Auch dies macht deutlich, dass es bei Ziffer 3.5 des Formblattes 221 um den Aufwand des Bieters, also um die ihm berechneten Preise der Nachunternehmer und nicht um seine der Vergabestelle angebotenen Preise für Nachunternehmerleistungen, geht.
Das Formblatt 235 klärt davon unabhängig die Leistungen oder Teilleistungen, die von dritten Unternehmen ausgeführt werden. Ein Preisvergleich der Formblätter ist vorliegend nicht sachgerecht. Ein Ausschluss des Angebots der Antragstellerin kann aus diesem Grunde daher nicht erfolgen.

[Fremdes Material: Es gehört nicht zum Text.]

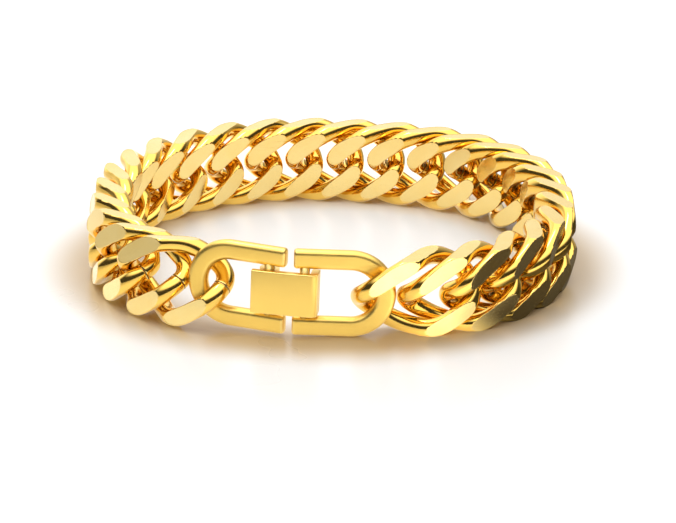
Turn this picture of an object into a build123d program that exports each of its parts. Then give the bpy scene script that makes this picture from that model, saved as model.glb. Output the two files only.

3. Die Kostenentscheidung beruht auf § 182 GWB.
a) Die VSt trägt die Kosten des Verfahrens, weil sie mit ihren Anträgen unterlegen ist (§ 182 Abs. 3 Satz 1 GWB).
b) Die Kostenerstattungspflicht gegenüber der ASt ergibt sich aus § 182 Abs. 4 Satz 1 GWB.
c) Die Hinzuziehung eines Rechtsanwaltes war für die ASt notwendig (§ 182 Abs. 4 Satz 4 GWB i.V.m. Art. 80 Abs. 2 Satz 3 BayVwVfG entspr.).
Es handelt sich um einen in tatsächlicher und rechtlicher Hinsicht nicht einfach gelagerten Fall, so dass es der ASt nicht zuzumuten war, das Verfahren vor der Vergabekammer selbst zu führen.
d) Die BGl trägt ihre Aufwendungen selbst. Sie hat keinen Antrag gestellt und ist daher kein Kostenrisiko eingegangen. Im Umkehrschluss bekommt sie daher auch keine Aufwendungen erstattet.
e) Die Gebühr war nach § 182 Abs. 2 und 3 GWB festzusetzen. Im Hinblick auf die Bruttoangebotssumme der ASt und unter Zugrundelegung eines durchschnittlichen personellen und sachlichen Aufwands der Vergabekammer errechnet sich entsprechend der Tabelle des Bundeskartellamtes eine Gebühr in Höhe von …,- €.
Der geleistete Kostenvorschuss von 2.500,- € wird nach Bestandskraft des Beschlusses an die ASt zurückerstattet.
Die VSt ist gem. § 182 Abs. 1 GWB i.V.m. § 8 Abs. 1 Nr. 3 VwKostG in der am 14.08.2013 geltenden Fassung von der Zahlung der Gebühr befreit.